> [Exercise brief]
Give the lines of the material verbatim, from the first line to the line with "squared, per mm", including both.

> [Dataset excerpt]
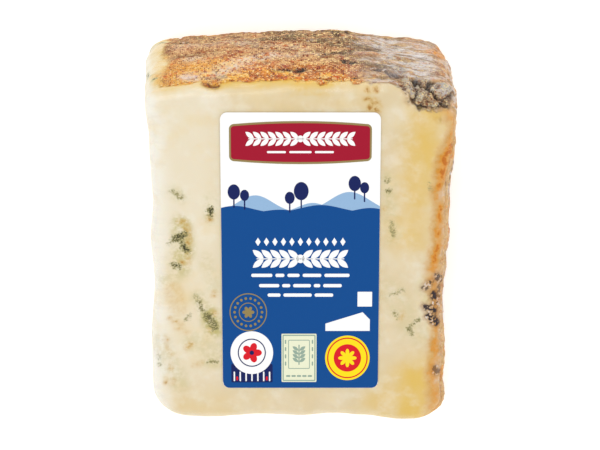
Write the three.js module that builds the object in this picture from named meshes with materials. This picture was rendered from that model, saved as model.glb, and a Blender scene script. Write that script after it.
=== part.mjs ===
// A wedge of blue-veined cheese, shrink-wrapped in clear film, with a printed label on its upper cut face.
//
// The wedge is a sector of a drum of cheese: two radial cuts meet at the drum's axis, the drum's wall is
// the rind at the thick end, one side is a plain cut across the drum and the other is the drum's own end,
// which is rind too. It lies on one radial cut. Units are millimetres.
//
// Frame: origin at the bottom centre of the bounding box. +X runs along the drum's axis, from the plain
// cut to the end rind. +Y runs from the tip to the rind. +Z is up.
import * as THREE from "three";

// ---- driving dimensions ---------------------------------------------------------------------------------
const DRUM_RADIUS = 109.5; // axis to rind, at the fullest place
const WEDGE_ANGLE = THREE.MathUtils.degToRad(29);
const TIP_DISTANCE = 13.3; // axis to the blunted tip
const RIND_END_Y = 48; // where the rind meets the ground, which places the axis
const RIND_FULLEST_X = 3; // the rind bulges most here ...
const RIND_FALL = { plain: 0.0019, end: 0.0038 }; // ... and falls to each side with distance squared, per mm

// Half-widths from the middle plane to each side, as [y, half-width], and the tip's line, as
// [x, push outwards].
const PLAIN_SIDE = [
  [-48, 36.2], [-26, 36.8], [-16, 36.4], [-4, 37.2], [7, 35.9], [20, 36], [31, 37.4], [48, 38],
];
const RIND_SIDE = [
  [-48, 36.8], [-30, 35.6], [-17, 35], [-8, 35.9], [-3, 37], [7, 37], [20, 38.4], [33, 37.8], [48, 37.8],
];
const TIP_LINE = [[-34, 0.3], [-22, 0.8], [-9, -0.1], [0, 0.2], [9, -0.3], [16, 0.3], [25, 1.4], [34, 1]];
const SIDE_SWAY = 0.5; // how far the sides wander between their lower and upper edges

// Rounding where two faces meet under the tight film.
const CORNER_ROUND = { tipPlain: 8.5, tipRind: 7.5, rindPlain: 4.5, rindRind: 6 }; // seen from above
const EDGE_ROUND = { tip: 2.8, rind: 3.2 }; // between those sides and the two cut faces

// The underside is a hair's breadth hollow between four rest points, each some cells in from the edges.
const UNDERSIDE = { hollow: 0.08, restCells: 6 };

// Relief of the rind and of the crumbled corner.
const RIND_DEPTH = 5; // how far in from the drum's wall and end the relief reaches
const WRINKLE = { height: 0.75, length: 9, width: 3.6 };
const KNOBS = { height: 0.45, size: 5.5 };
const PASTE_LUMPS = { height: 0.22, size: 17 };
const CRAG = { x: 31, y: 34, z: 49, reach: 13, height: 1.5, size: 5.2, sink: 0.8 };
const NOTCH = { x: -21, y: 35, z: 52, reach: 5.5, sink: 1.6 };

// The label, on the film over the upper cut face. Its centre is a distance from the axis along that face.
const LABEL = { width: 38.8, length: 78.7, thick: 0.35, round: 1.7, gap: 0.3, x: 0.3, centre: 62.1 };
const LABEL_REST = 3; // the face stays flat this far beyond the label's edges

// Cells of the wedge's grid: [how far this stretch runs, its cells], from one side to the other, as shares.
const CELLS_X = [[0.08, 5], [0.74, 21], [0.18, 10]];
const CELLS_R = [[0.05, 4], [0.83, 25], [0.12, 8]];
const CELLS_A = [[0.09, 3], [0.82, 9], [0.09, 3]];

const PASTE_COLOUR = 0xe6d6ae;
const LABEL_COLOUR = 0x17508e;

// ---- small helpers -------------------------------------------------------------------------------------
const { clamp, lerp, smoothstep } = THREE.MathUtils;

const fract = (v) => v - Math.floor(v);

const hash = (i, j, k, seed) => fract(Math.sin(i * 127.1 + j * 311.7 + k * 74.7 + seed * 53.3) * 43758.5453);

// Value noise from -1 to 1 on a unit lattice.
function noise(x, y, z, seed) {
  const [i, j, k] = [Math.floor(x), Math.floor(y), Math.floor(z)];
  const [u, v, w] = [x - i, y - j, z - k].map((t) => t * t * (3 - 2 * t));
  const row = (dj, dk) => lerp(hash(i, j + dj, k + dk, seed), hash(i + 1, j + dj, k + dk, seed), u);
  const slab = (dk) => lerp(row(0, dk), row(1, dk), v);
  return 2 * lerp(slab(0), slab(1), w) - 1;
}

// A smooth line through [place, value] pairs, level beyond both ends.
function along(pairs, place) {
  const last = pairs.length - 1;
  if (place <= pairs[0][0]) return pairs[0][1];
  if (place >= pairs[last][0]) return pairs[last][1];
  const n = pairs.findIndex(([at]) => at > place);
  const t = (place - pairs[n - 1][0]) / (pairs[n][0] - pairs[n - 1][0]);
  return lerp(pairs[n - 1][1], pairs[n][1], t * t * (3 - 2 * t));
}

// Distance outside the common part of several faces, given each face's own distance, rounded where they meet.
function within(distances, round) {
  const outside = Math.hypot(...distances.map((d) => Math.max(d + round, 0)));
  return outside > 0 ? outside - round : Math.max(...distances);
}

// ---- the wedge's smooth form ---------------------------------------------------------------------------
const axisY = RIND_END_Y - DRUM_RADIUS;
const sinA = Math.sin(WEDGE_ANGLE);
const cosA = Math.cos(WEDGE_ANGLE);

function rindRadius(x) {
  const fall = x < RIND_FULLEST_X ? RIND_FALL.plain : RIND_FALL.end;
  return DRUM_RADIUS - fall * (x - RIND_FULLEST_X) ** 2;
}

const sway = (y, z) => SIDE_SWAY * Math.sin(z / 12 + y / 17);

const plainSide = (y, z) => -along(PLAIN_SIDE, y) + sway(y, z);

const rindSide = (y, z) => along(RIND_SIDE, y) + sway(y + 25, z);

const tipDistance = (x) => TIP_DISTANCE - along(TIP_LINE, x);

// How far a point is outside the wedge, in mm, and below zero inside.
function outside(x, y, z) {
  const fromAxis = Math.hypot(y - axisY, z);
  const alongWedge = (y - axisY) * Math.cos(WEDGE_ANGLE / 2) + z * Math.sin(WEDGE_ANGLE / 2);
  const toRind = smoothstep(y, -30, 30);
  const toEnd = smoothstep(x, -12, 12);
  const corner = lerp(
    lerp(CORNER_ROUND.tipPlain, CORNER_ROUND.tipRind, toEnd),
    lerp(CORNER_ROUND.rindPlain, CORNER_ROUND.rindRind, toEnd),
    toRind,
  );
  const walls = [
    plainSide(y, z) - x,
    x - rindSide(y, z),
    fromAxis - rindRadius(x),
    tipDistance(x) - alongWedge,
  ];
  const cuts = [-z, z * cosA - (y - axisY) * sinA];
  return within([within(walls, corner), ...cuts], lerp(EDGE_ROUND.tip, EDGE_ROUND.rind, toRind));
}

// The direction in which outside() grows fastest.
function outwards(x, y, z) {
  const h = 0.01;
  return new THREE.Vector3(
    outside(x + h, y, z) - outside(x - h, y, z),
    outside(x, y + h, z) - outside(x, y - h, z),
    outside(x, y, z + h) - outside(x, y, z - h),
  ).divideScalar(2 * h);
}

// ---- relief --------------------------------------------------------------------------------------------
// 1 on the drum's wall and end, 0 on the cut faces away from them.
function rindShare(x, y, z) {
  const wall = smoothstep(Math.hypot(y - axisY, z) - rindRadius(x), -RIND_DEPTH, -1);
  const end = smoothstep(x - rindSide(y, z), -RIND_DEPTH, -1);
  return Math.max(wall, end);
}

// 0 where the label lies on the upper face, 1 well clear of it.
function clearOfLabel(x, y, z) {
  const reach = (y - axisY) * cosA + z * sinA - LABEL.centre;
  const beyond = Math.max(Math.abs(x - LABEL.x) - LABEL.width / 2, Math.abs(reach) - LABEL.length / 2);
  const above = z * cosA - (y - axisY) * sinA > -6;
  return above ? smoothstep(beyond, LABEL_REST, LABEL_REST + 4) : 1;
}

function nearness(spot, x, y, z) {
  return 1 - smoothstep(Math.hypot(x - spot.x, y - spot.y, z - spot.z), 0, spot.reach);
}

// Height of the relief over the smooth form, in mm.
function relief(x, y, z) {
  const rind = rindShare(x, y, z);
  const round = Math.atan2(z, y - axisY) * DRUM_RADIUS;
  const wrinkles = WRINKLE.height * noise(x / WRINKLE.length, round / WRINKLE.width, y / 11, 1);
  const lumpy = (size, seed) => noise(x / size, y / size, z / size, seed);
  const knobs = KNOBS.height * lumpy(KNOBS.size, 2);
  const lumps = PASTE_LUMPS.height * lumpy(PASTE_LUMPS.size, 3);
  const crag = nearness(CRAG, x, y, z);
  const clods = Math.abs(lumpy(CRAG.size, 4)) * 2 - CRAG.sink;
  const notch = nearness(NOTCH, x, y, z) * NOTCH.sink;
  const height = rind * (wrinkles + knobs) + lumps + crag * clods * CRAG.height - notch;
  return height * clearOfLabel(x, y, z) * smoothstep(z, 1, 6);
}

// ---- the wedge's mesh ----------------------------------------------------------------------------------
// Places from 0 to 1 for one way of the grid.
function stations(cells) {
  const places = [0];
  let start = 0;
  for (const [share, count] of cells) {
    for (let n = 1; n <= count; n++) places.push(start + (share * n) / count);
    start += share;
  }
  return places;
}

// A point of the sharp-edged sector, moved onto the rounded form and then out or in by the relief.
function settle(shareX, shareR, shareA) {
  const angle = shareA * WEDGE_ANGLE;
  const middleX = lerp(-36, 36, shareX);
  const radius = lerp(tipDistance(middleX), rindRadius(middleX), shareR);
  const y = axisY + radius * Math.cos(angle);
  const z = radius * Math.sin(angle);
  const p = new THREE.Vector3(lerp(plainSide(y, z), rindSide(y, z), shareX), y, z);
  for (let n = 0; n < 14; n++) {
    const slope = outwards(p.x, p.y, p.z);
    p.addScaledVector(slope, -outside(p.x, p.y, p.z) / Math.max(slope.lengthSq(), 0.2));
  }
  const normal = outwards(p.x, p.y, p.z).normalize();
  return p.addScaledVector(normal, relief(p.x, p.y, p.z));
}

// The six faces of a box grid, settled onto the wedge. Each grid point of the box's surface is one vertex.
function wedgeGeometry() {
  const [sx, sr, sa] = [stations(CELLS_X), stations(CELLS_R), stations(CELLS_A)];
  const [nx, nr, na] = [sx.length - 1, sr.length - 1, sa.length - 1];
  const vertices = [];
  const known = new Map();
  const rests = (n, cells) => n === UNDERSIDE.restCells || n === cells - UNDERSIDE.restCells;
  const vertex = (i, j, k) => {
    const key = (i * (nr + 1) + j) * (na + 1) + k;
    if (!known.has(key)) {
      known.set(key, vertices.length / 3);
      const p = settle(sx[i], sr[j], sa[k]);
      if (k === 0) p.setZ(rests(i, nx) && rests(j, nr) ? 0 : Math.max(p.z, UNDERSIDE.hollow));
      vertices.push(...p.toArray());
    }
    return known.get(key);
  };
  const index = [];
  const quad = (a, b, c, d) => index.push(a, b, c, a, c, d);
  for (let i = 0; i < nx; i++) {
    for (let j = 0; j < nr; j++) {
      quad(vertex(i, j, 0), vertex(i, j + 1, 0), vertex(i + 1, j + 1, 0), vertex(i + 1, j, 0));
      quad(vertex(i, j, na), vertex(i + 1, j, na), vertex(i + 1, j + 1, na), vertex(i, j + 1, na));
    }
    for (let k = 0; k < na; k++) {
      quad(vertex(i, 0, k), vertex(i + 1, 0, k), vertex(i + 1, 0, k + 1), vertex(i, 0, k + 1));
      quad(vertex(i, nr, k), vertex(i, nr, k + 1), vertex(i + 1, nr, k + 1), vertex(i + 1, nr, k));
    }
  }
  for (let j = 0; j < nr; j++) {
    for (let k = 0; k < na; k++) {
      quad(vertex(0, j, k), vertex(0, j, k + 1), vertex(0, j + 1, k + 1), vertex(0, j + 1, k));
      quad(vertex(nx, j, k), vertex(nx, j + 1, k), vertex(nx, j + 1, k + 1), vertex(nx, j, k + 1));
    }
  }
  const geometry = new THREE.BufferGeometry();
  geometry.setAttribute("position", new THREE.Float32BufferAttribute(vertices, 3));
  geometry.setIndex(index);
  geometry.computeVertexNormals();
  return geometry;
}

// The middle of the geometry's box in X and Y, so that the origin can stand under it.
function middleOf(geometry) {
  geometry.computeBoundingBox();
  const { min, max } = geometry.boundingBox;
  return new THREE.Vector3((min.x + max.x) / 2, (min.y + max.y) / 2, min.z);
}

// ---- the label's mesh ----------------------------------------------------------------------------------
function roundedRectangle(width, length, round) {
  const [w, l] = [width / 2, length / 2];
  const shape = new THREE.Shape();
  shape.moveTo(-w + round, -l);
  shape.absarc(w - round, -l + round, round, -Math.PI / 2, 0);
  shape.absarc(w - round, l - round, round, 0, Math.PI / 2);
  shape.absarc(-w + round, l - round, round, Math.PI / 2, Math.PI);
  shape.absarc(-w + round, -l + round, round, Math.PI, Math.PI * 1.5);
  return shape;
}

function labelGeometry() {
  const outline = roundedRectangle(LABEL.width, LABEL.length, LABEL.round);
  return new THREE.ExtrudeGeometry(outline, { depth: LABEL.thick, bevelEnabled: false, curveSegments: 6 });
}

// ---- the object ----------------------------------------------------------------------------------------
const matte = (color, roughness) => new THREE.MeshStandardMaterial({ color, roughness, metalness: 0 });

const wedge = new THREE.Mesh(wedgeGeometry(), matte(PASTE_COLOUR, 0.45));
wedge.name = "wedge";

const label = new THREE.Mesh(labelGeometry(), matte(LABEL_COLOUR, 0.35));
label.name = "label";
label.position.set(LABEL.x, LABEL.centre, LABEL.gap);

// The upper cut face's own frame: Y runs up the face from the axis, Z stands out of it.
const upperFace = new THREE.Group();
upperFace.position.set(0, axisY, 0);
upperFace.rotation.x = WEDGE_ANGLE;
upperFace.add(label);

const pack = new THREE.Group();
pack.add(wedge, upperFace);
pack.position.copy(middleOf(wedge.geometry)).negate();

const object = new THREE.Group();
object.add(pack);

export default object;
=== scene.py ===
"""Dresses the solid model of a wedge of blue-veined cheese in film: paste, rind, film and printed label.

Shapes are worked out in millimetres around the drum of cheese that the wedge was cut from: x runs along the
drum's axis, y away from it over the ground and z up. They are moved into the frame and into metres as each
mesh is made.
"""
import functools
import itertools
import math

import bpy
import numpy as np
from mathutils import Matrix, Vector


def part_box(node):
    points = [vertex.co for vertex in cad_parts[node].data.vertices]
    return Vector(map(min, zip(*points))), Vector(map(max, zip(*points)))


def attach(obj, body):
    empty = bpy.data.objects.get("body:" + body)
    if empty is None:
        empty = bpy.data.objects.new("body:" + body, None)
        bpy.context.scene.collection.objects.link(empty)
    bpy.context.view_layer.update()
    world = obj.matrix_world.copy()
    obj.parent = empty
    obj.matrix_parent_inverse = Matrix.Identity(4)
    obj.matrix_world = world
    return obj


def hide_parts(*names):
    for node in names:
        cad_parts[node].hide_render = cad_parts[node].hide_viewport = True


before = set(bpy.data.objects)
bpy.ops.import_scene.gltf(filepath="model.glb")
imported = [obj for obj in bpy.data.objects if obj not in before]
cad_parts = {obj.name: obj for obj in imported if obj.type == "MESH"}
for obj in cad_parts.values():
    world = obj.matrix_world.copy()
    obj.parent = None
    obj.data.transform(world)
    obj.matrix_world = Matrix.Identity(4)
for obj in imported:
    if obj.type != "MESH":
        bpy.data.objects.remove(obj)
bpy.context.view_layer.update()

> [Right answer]
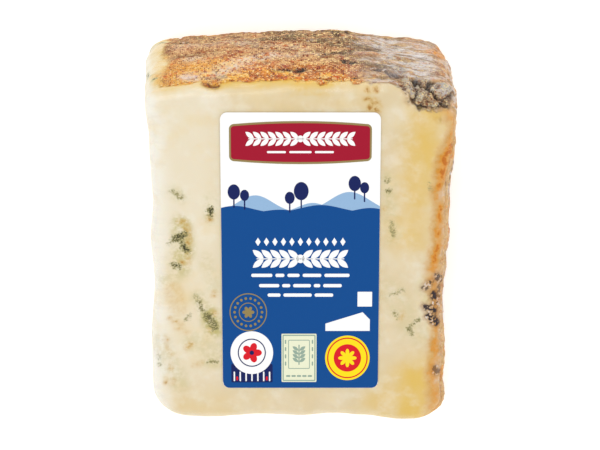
Write the three.js module that builds the object in this picture from named meshes with materials. This picture was rendered from that model, saved as model.glb, and a Blender scene script. Write that script after it.
=== part.mjs ===
// A wedge of blue-veined cheese, shrink-wrapped in clear film, with a printed label on its upper cut face.
//
// The wedge is a sector of a drum of cheese: two radial cuts meet at the drum's axis, the drum's wall is
// the rind at the thick end, one side is a plain cut across the drum and the other is the drum's own end,
// which is rind too. It lies on one radial cut. Units are millimetres.
//
// Frame: origin at the bottom centre of the bounding box. +X runs along the drum's axis, from the plain
// cut to the end rind. +Y runs from the tip to the rind. +Z is up.
import * as THREE from "three";

// ---- driving dimensions ---------------------------------------------------------------------------------
const DRUM_RADIUS = 109.5; // axis to rind, at the fullest place
const WEDGE_ANGLE = THREE.MathUtils.degToRad(29);
const TIP_DISTANCE = 13.3; // axis to the blunted tip
const RIND_END_Y = 48; // where the rind meets the ground, which places the axis
const RIND_FULLEST_X = 3; // the rind bulges most here ...
const RIND_FALL = { plain: 0.0019, end: 0.0038 }; // ... and falls to each side with distance squared, per mm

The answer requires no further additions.